Now add the fact that the refueling rate for aircraft is usually higher, which increases static generation, and many people hold the nozzle to see how full the tank is, you have more potential for problems. This is why we always recommend using a bonding strap to dissipate the static build-up when refueling an aircraft.
We all agree that an aircraft should have a bonding cable attached to it when refueling, but where do you attach the bonding cable?
I do not know of any GA aircraft that has an identified bonding terminal. Some people use the exhaust and others the landing struts. But the big question is, is there conductivity between the place you are attaching the bonding strap and the fill neck?
If you have some time, you may want to see if there is conductivity between your fill neck and where you usually attach the bonding cable.
Do it carefully by always attaching to the fill neck first so that you do not cause a spark — because sparks and fuel are not a good combination.

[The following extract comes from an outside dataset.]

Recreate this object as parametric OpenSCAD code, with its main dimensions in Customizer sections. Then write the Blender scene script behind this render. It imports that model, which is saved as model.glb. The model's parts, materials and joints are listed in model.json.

On my Cherokee, I usually attach the static line to the spot on the nosewheel where the towbar goes. Any thoughts on this as being a good place? Any other suggestions?

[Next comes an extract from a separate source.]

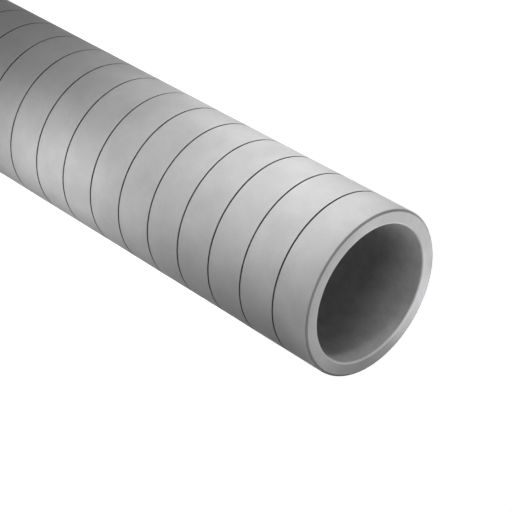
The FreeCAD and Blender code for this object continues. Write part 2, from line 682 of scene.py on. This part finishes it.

I have always been concerned about an explosion during the fueling process. Though happily, I have never known anyone a fire has happened to.
I have been using that spot for 30 years or so and have not blown up yet. I imagine if you really wanted to get technical about it you could always get an ohmmeter and check the resistance between the filler neck and the place where you affix the tow bar. The lower the resistance the better for dissipation of electrostatic energy.